## Provided material
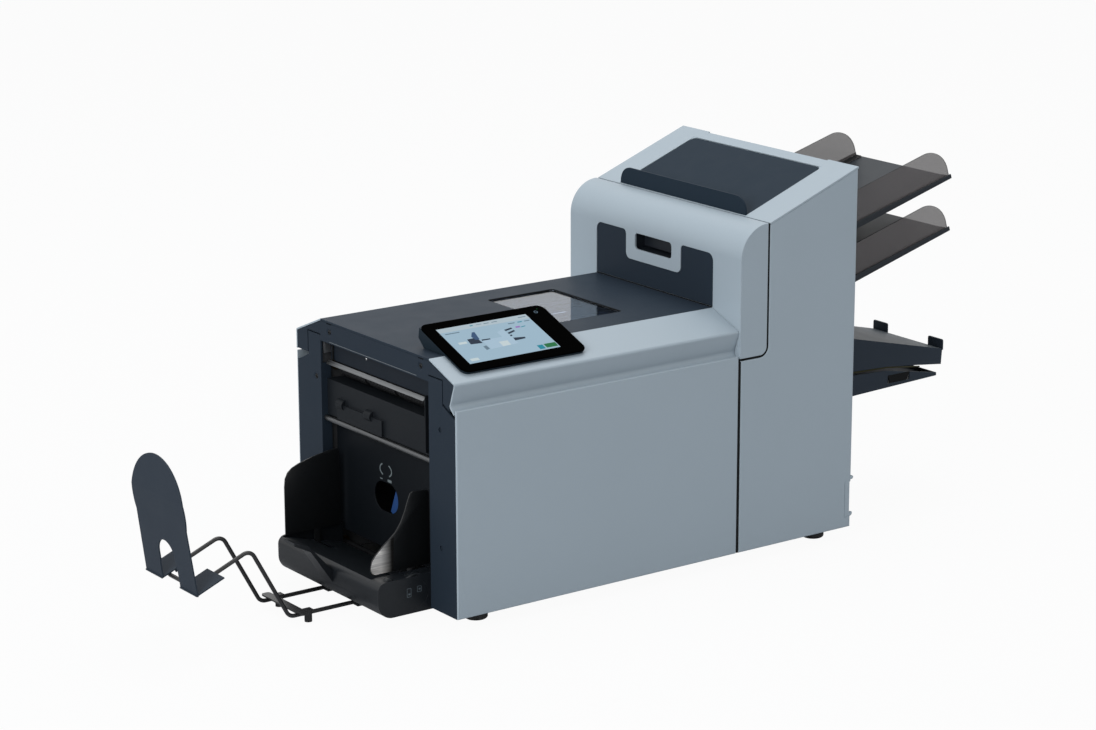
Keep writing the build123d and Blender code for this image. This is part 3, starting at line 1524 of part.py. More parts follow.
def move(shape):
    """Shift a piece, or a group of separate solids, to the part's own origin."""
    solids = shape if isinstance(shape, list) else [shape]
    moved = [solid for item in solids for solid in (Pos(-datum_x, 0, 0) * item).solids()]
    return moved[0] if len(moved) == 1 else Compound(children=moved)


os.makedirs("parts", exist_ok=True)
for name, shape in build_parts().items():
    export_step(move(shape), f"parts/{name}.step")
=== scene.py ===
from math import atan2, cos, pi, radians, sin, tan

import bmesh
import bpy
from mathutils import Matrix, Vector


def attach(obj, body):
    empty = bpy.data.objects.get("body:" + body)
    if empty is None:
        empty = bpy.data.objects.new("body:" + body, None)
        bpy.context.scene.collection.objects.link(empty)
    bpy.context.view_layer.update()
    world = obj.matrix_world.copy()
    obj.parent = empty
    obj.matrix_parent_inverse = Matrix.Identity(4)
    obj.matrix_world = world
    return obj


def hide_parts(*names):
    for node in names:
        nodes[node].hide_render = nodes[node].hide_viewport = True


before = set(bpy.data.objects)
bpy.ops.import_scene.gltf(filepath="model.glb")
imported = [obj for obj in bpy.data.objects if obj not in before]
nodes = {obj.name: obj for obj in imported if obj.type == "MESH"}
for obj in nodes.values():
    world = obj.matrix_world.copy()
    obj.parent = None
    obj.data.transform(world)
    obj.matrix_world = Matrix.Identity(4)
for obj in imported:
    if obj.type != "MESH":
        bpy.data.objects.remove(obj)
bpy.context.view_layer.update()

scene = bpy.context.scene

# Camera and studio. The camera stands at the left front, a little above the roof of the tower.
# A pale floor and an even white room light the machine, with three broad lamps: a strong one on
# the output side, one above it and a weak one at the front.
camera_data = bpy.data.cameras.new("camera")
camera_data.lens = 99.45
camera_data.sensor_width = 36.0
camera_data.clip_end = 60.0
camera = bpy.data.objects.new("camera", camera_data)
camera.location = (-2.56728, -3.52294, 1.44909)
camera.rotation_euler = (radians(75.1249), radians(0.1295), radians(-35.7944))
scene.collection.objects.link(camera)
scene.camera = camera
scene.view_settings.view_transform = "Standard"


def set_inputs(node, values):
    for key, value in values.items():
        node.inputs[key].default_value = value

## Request
Begin with the line containing "return moved[0] if" and end with the line containing "scene = bpy.context.scene"; repeat every line from start to finish exactly, and nothing outside them.

## Solution to this task
    return moved[0] if len(moved) == 1 else Compound(children=moved)


os.makedirs("parts", exist_ok=True)
for name, shape in build_parts().items():
    export_step(move(shape), f"parts/{name}.step")
=== scene.py ===
from math import atan2, cos, pi, radians, sin, tan

import bmesh
import bpy
from mathutils import Matrix, Vector


def attach(obj, body):
    empty = bpy.data.objects.get("body:" + body)
    if empty is None:
        empty = bpy.data.objects.new("body:" + body, None)
        bpy.context.scene.collection.objects.link(empty)
    bpy.context.view_layer.update()
    world = obj.matrix_world.copy()
    obj.parent = empty
    obj.matrix_parent_inverse = Matrix.Identity(4)
    obj.matrix_world = world
    return obj


def hide_parts(*names):
    for node in names:
        nodes[node].hide_render = nodes[node].hide_viewport = True


before = set(bpy.data.objects)
bpy.ops.import_scene.gltf(filepath="model.glb")
imported = [obj for obj in bpy.data.objects if obj not in before]
nodes = {obj.name: obj for obj in imported if obj.type == "MESH"}
for obj in nodes.values():
    world = obj.matrix_world.copy()
    obj.parent = None
    obj.data.transform(world)
    obj.matrix_world = Matrix.Identity(4)
for obj in imported:
    if obj.type != "MESH":
        bpy.data.objects.remove(obj)
bpy.context.view_layer.update()

scene = bpy.context.scene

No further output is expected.